Vidcode: Map Your Community
In this Hour of Code, you’ll learn to collect and analyze data for community engagement, by collecting data and visualizing it on a map.
Data visualization can help you understand and change your community. Learn about objects to store and display data while creating a map that can help others!
CCSS.MATH.PRACTICE.MP1 Make sense of problems and persevere in solving them.
CCSS.MATH.PRACTICE.MP2 Reason abstractly and quantitatively.
CCSS.MATH.PRACTICE.MP6 Attend to precision
CSTA 1B-AP-09 Create programs that use variables to store and modify data.
CSTA 1B-AP-11 Decompose (break down) problems into smaller, manageable subproblems to facilitate the program development process.
CSTA 1B-AP-15 Test and debug (identify and fix errors) a program or algorithm to ensure it runs as intended.
CSTA 1B-AP-17 Describe choices made during program development using code comments, presentations, and demonstrations.
CSTA 1B-IC-18 Discuss computing technologies that have changed the world, and express how those technologies influence, and are influenced by, cultural practices.
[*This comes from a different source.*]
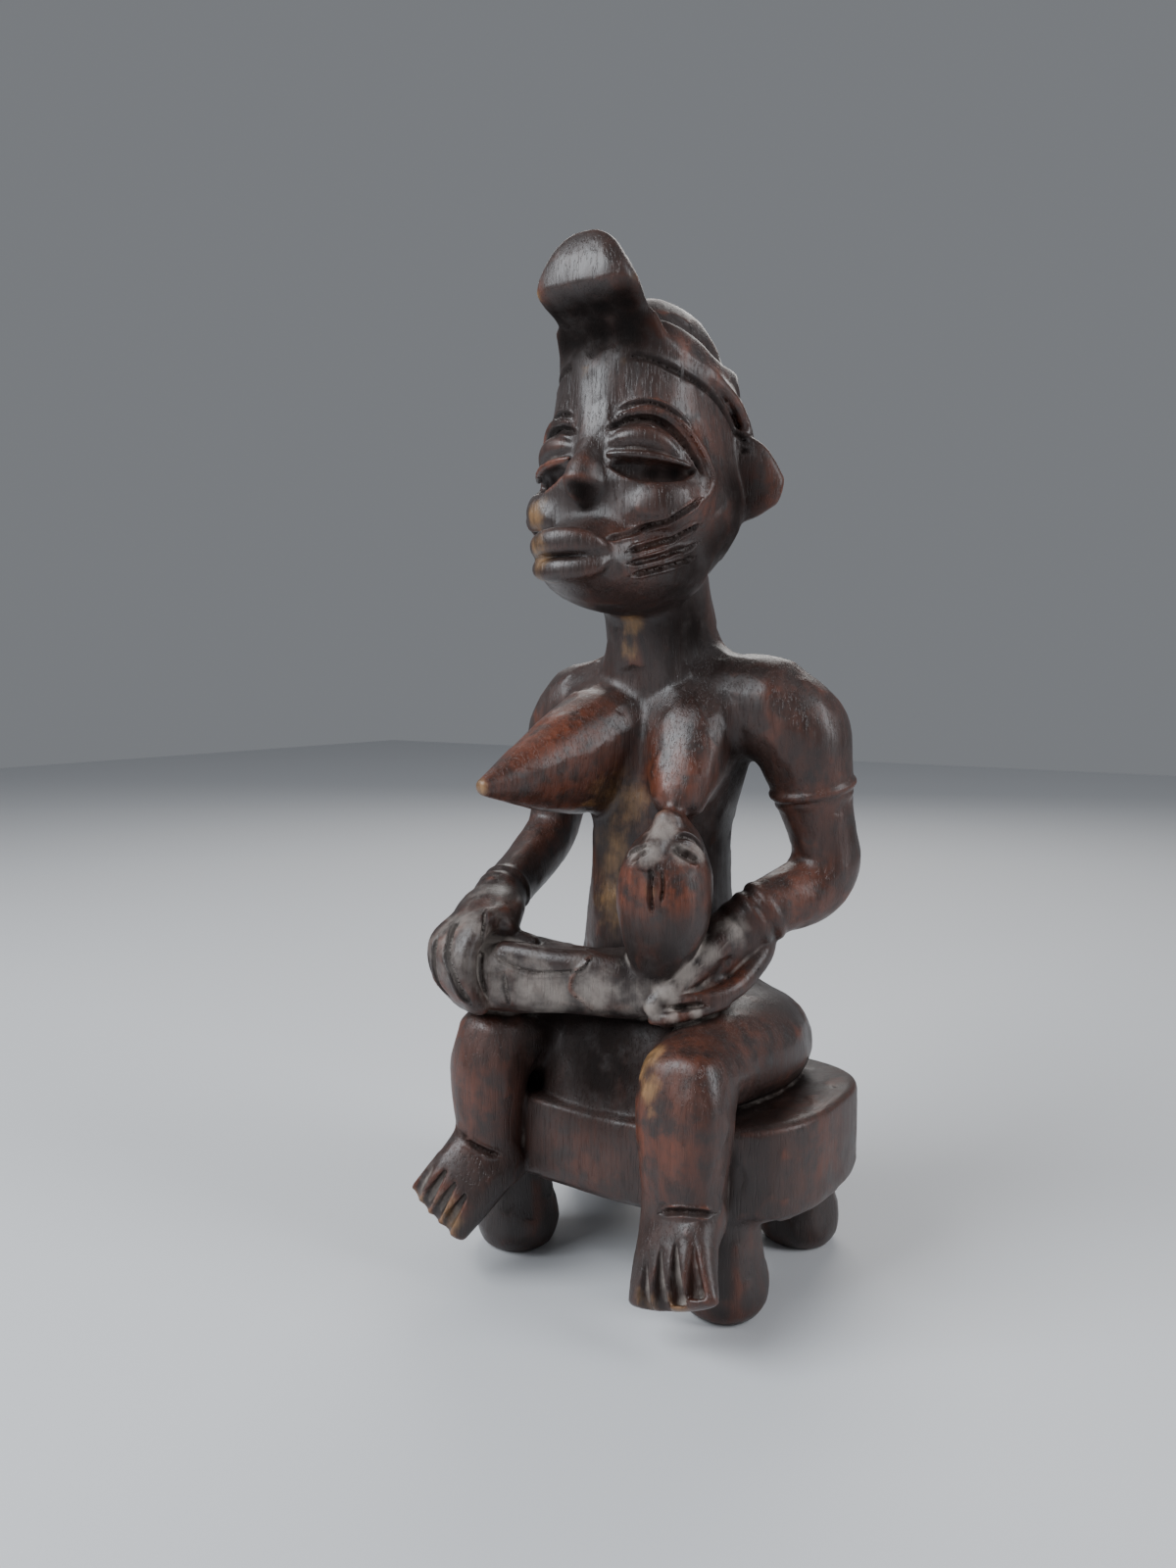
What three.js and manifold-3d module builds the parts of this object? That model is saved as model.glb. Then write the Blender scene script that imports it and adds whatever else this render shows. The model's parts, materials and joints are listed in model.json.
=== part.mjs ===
// A seated mother nursing the child that lies across her lap, on a four-legged stool,
// carved with the stool from one block of dark hardwood.
// Millimetres, +Z up. She faces -Y, so +X is her left, and the origin is on the ground under the
// middle of the whole carving. Everything is one solid, because the real figure is one piece of wood.
import * as THREE from "three";
import { mergeVertices } from "three/addons/utils/BufferGeometryUtils.js";
import Module from "manifold-3d";

const wasm = await Module();
wasm.setup();

// Stool sizes.
const seatWidth = 127;
const seatDepth = 86;
const seatThickness = 28;
const seatSaddle = 4; // rise of the seat's two sides above its middle
const seatEdge = 5; // rounding of the seat's top and bottom edges
const seatSquareness = 2.9; // 2 is an ellipse, and larger is closer to a rectangle
const stoolLegHeight = 29;
const stoolLegRadius = 13; // at the bulge, near the ground
const stoolLegFoot = 9.4; // radius of the flat that stands on the ground
const stoolLegNeck = 10; // radius where it meets the seat
const stoolLegInsetX = 25; // from the seat's side to the leg's centre
const stoolLegInsetY = 16; // from the seat's front or back to the leg's centre

// From the middle of the seat forward to the middle of the whole carving, feet included.
const middleAhead = 11.4;

// Figure size: from the seat to the top of the crest. Every other size of the figure is given for a
// sitting height of 255 and keeps its share of it.
const sittingHeight = 255;
const unit = sittingHeight / 255;

// Places that follow from the sizes above.
const seatTop = stoolLegHeight + seatThickness;
const seatFront = -seatDepth / 2;
const stoolLegX = seatWidth / 2 - stoolLegInsetX;
const stoolLegY = seatDepth / 2 - stoolLegInsetY;

// Places on the figure are rows of [x, y, z, ...radii], measured from the middle of the seat's top.
const onSeat = ([x, y, z, ...radii]) => [x * unit, y * unit, seatTop + z * unit, ...radii.map((r) => r * unit)];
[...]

CSTA 2-AP-11 Create clearly named variables that represent different data types and perform operations on their values.
CSTA 2-AP-14 Create procedures with parameters to organize code and make it easier to reuse.
Time: 90 minutes
10 minutes background & brainstorm
60 minutes coding
10 minutes sharing
10 minutes reflection
Background & Brainstorm
Start by brainstorming problems or issues that affect your community. First, think about the communities you are a part of, then brainstorm problems that impact or occur in your community. The “community” can include their school, neighborhood, city or state — or could center on a group they belong to, such as their soccer team or robotics club.
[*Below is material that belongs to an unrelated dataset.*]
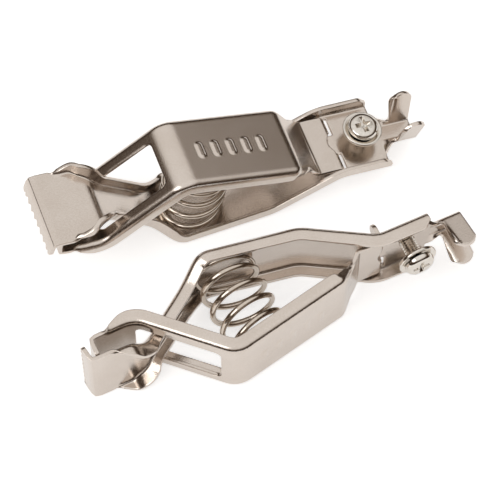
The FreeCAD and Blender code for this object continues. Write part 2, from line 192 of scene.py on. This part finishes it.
class Line:
    """Outer face of a sheet in a clip's middle plane: (x, z) corners joined by tangent arcs."""

    def __init__(self, corners, radii, side):
        corners = [Vector(corner) for corner in corners]
        self.side = side
        self.spans = []
        self.length = 0.0
        start = corners[0]
        for before, corner, after, radius in zip(corners, corners[1:], corners[2:], radii):
            arrive = (corner - before).normalized()
            leave = (after - corner).normalized()
            turn = math.atan2(arrive.x * leave.y - arrive.y * leave.x, arrive.dot(leave))
            cut = radius * math.tan(abs(turn) / 2)
            bend = corner - arrive * cut
            self.add(start, arrive, (bend - start).length, 0.0)
            self.add(bend, arrive, radius * abs(turn), math.copysign(1 / radius, turn))
            start = corner + leave * cut
        self.add(start, corners[-1] - start, (corners[-1] - start).length, 0.0)

    def add(self, start, heading, length, curvature):
        self.spans.append((self.length, length, start, math.atan2(heading.y, heading.x), curvature))
        self.length += length

    def at(self, place):
        """Point at a distance along the line, and the direction through the sheet there."""
        for begin, length, point, angle, curvature in self.spans:
            if place <= begin + length:
                break
        heading = angle + curvature * (place - begin)
        if curvature:
            move = Vector((math.sin(heading) - math.sin(angle), math.cos(angle) - math.cos(heading)))
            move /= curvature
        else:
            move = Vector((math.cos(angle), math.sin(angle))) * (place - begin)
        return point + move, self.side * Vector((math.sin(heading), -math.cos(heading)))

    def reach(self, x):
        """Distance along the line at which it passes x."""
        low, high = 0.0, self.length
        for _ in range(40):
            middle = (low + high) / 2
            if self.at(middle)[0].x > x:
                low = middle
            else:
                high = middle
        return high


def rows_along(line, fine):
    """Places of a sheet's rows: close in bends and in the (first, last, step) fine spans."""
    places = {0.0}
    for begin, length, _, _, curvature in line.spans:
        count = max(1, math.ceil(length / ROW_STEP), math.ceil(abs(curvature) * length / ROW_TURN))
        places.update(begin + length * index / count for index in range(1, count + 1))
    for first, last, step in fine:
        places = {place for place in places if not first - step / 2 < place < last + step / 2}
        count = math.ceil((last - first) / step)
        places.update(first + (last - first) * index / count for index in range(count + 1))
    return sorted(places)


def columns_across(spans):
    """Shares of the half-width from one edge to the other, from (first, last, count) spans."""
    half = [0.0]
    for first, last, count in spans:
        half += [first + (last - first) * index / count for index in range(1, count + 1)]
    return [-share for share in reversed(half[1:])] + half


def eased(stations, x):
    """Value at x of a line through (x, value) stations, with its corners rounded off."""
    total = 0.0
    for shift in (-1.0, -0.5, 0.0, 0.5, 1.0):
        at = min(max(x + shift * EASING, stations[-1][0]), stations[0][0])
        for (x_a, a), (x_b, b) in zip(stations, stations[1:]):
            if x_b <= at:
                total += a + (b - a) * (x_a - at) / (x_a - x_b)
                break
    return total / 5


def smooth(share):
    share = min(max(share, 0.0), 1.0)
    return share * share * (3 - 2 * share)


def swell(start, end, low, high):
    """Stations of a height that rises along a quarter wave from low to high."""
    return [
        (start + (end - start) * step / 4, low + (high - low) * math.sin(step * math.pi / 8))
        for step in range(5)
    ]


def flare(start, end, narrow, wide):
    """Stations of a half-width that widens along an S curve."""
    return [
        (start + (end - start) * step / 5, narrow + (wide - narrow) * smooth(step / 5))
        for step in range(6)
    ]


def folded(across, flat, radius, angle):
    """Place across the width and depth of a point of the unfolded sheet."""
    if across <= flat:
        return across, 0.0
    turned = min((across - flat) / radius, angle)
    straight = across - flat - radius * turned
    y = flat + radius * math.sin(turned) + straight * math.cos(turned)
    return y, radius * (1 - math.cos(turned)) + straight * math.sin(turned)


def channel(half_width, height):
    """Flat part, bend radius, bend angle and unfolded half-width of a flanged section."""
    if height >= FLANGE_BEND:
        angle = math.pi / 2
        straight = height - FLANGE_BEND
    else:
        angle = math.acos(min(1.0, (FLANGE_BEND - height) / (FLANGE_BEND - GAUGE)))
        straight = 0.0
    flat = half_width - FLANGE_BEND * math.sin(angle)
    return flat, FLANGE_BEND, math.pi / 2, flat + FLANGE_BEND * angle + straight


def box_gap(place, across, middle, half_size, corner):
    """Distance from a point of the flat sheet to a rounded rectangle, negative inside."""
    over_x = abs(place - middle[0]) - half_size[0] + corner
    over_y = abs(across - middle[1]) - half_size[1] + corner
    outside = math.hypot(max(over_x, 0.0), max(over_y, 0.0))
    return outside + min(max(over_x, over_y), 0.0) - corner


def joined(a, b, blend):
    """Union of two distances kept positive inside, with the inner corner filleted."""
    share = max(blend - abs(a - b), 0.0) / blend
    return max(a, b) + share * share * blend / 4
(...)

As you brainstorm problems, ask yourself questions like: Who belongs to the community? What are their problems? How could technology help to solve the problem? Work together to write all of the problems or issues you can think of on the whiteboard (or easel pad).
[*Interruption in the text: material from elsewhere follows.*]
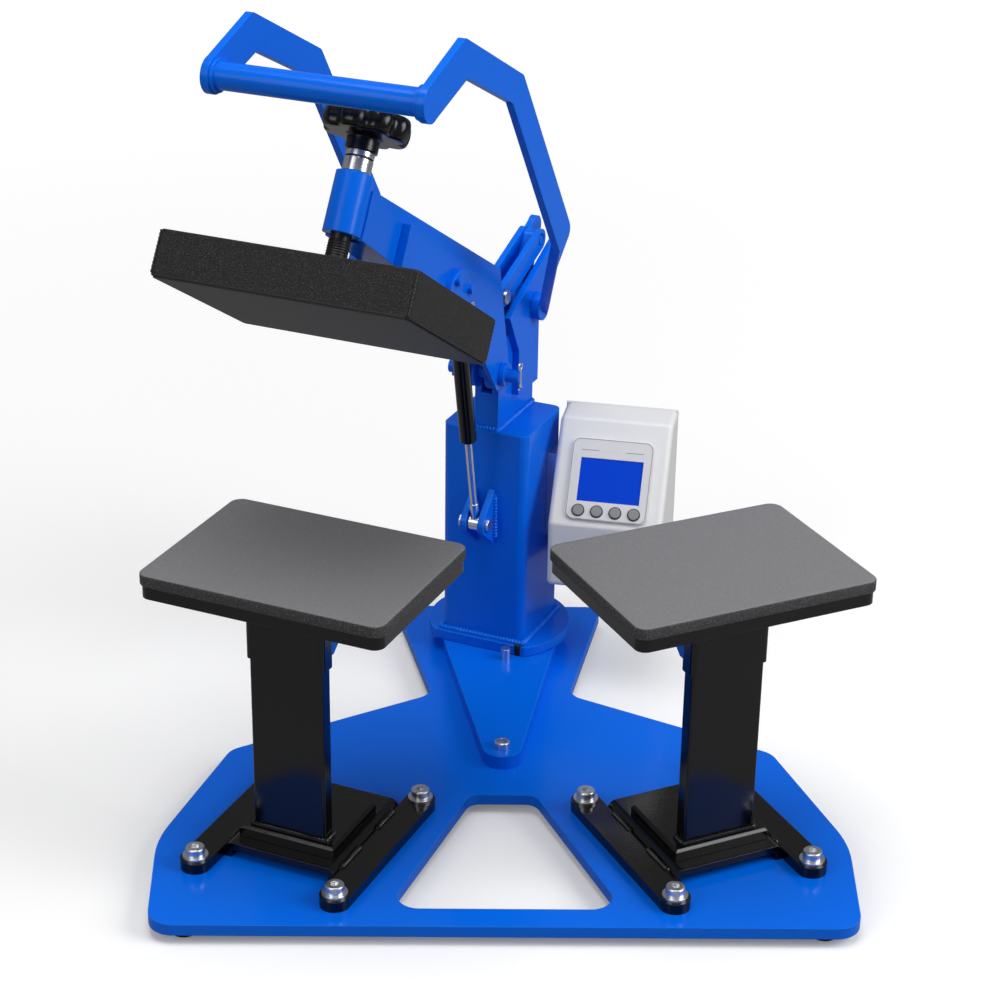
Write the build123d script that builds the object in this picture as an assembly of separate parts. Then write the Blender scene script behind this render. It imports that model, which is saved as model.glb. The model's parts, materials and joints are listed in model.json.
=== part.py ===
from build123d import *
import math
import os

# A label heat press with two fixed tables and one head that swings from table to table.
# Millimetres. Z is up, X is to the right, the front faces -Y.
# The origin is on the floor, under the middle of the whole press in its rest pose.
# The pose written is the rest pose: the head is open and stands over the left table.

# How far a cut runs past the piece that it cuts
CUT_PAST = 42.0

# Base plate
BASE_DEPTH = 521.0
BASE_THICKNESS = 9.5
FOOT_HEIGHT = 8.0
FOOT_RADIUS = 11.0
FOOT_INSET = 20.0
FRONT_FOOT_INSET = 26.0
FRONT_HALF_WIDTH = 268.0
SHOULDER_HALF_WIDTH = 274.0
SHOULDER_FROM_FRONT = 115.5
WING_HALF_WIDTH = 228.0
WING_FROM_FRONT = 254.5
WAIST_HALF_WIDTH = 60.3
WAIST_FROM_FRONT = 352.0
BACK_HALF_WIDTH = 97.0
FRONT_CORNER = 20.0
SHOULDER_CORNER = 120.0
WING_CORNER = 20.0
WAIST_CORNER = 16.0
BACK_CORNER = 12.0
HOLE_FRONT_HALF_WIDTH = 89.8
HOLE_BACK_HALF_WIDTH = 26.5
HOLE_FROM_FRONT = 23.5
HOLE_LENGTH = 162.5
HOLE_FRONT_CORNER = 17.0
HOLE_BACK_CORNER = 12.0

# Index plate, the long triangle on the base that the column stands on
INDEX_THICKNESS = 12.0
INDEX_BACK_HALF_WIDTH = 51.0
INDEX_TIP_RADIUS = 16.5
INDEX_TIP_FROM_AXIS = 216.5
INDEX_STRAIGHT_FROM_AXIS = 28.0
INDEX_BEHIND_AXIS = 50.0
INDEX_SCREW_HEAD_RADIUS = 6.5
INDEX_SCREW_HEAD_HEIGHT = 6.0

# Swing
SWING_FROM_BACK = 62.2
SWING_ANGLE = 24.4
SPINDLE_RADIUS = 16.0
SPINDLE_TOP = 200.0
RUNNING_FIT = 0.05
BUSH_RADIUS = 20.0
BUSH_HEIGHT = 12.0
WASHER_THICKNESS = 0.45
WASHER_GAP = 0.05
WASHER_RADIUS = 30.0

# Column
FLANGE_THICKNESS = 9.0
FLANGE_RADIUS = 64.0
FLANGE_FRONT = 46.0
BUMPER_RADIUS = 5.2
BUMPER_SIDE = 37.5
BUMPER_AHEAD = 41.5
STOP_POST_RADIUS = 4.4
STOP_POST_HEIGHT = 11.0
STOP_POST_SIDE = 30.5
STOP_POST_AHEAD = 55.5
TUBE_WIDTH = 80.0
TUBE_WALL = 5.0
TUBE_CORNER = 8.0
COLUMN_TOP = 222.4
CAP_THICKNESS = 6.0
BEARING_PLATE_THICKNESS = 8.0
BEARING_PLATE_TOP = 194.0

# Riser on the column and its two cheeks
RISER_HALF_WIDTH = 11.0
RISER_WALL = 6.0
RISER_FRONT = 36.0
RISER_REAR = -40.0
RISER_WEB_TOP = 256.0
CHEEK_THICKNESS = 6.0
CHEEK_FOOT = 246.0
CHEEK_REAR = -37.0
CHEEK_FRONT = 6.0
CHEEK_BEND = 304.0
CHEEK_TIP = (27.0, 324.0)
CHEEK_THROAT = (6.0, 287.0)
HORN_END = (-95.0, 366.0)
HORN_RADIUS = 10.0

# Head hinge
HINGE_AHEAD = 38.7
HINGE_HEIGHT = 277.3
HINGE_PIN_RADIUS = 6.0
HINGE_EAR_RADIUS = 15.0
HINGE_NOSE_RADIUS = 14.0
HINGE_PIN_REACH = 33.0
HINGE_WASHER_RADIUS = 10.0
COTTER_RADIUS = 1.2
COTTER_LENGTH = 18.0
COTTER_FROM_END = 2.4
OPEN_ANGLE = 31.4
SIDE_GAP = 0.3

# Arm, given with the head closed; "ahead" is from the swing axis towards the table
ARM_PLATE_THICKNESS = 4.0
ARM_EAR_REAR_ANGLE = 136.2
ARM_EAR_FRONT_ANGLE = -56.5
ARM_REAR_TOP = (96.0, 357.0)
ARM_FRONT_TOP_HEIGHT = 349.0
ARM_END_FROM_SCREW = 5.0
ARM_FRONT_BOTTOM_HEIGHT = 311.0
ARM_BELLY = (140.0, 301.0)
ARM_WEB_THICKNESS = 6.0
ARM_WEB_REAR = 168.0
SLEEVE_RADIUS = 14.5
SLEEVE_BOTTOM = 312.0
SLEEVE_TOP = 358.0
LUG_HALF_THICKNESS = 4.8
LUG_RADIUS = 10.0
LUG_END = 112.0
LUG_BLOCK_DEPTH = 16.0
LUG_BLOCK_BOTTOM = 326.0
LUG_BLOCK_TOP = 350.0
BRACKET_AHEAD = 176.0
BRACKET_HEIGHT = 314.0
BRACKET_RADIUS = 22.0
BRACKET_THICKNESS = 5.0
BRACKET_SCREW_SPREAD = 14.0
BRACKET_SCREW_RISE = 10.0
BRACKET_SCREW_RADIUS = 4.0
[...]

DISCUSS: What issue do you want your community map app to focus on? How could a map help your community to address the problem? What community data could you include on a map?
If you’re focusing on animal or environmental issues, you might include the locations of recycling centers or trash bins, parks, high trash areas, etc.
If you’re focusing on youth or education issues, you might include the locations of libraries, schools, community centers, etc.
If you’re focusing on issues related to health or safety, you might include the locations of hospital, clinics, police stations, fire stations, etc.
No matter what issue, you might include the locations of local organizations, community events, or resources that are already working in the community to address the issue.
Students complete as much of the project as they can. If they want to take a break and complete it later they can 'save' the project (at the bottom of the code editor). When they've finished it, or completed as much as they can or want, they can click 'publish', title their work, and then share their project with their friends or family.
Publish all the projects. Compare the values used for the properties and the arguments used for methods of the graphic objects. Study the data objects that they've created. Have students explain how changes in these values affect the way their map looks.
What was surprising or interesting about the data you gathered?
What happened when you began creating a data visualization? Were you able to map the location data? Was it easy or challenging to create the interactive map using click events?
Looking at the data on your map, what can you learn about your community or the issue? What patterns (if any) do you see? What does your data mean (if anything)?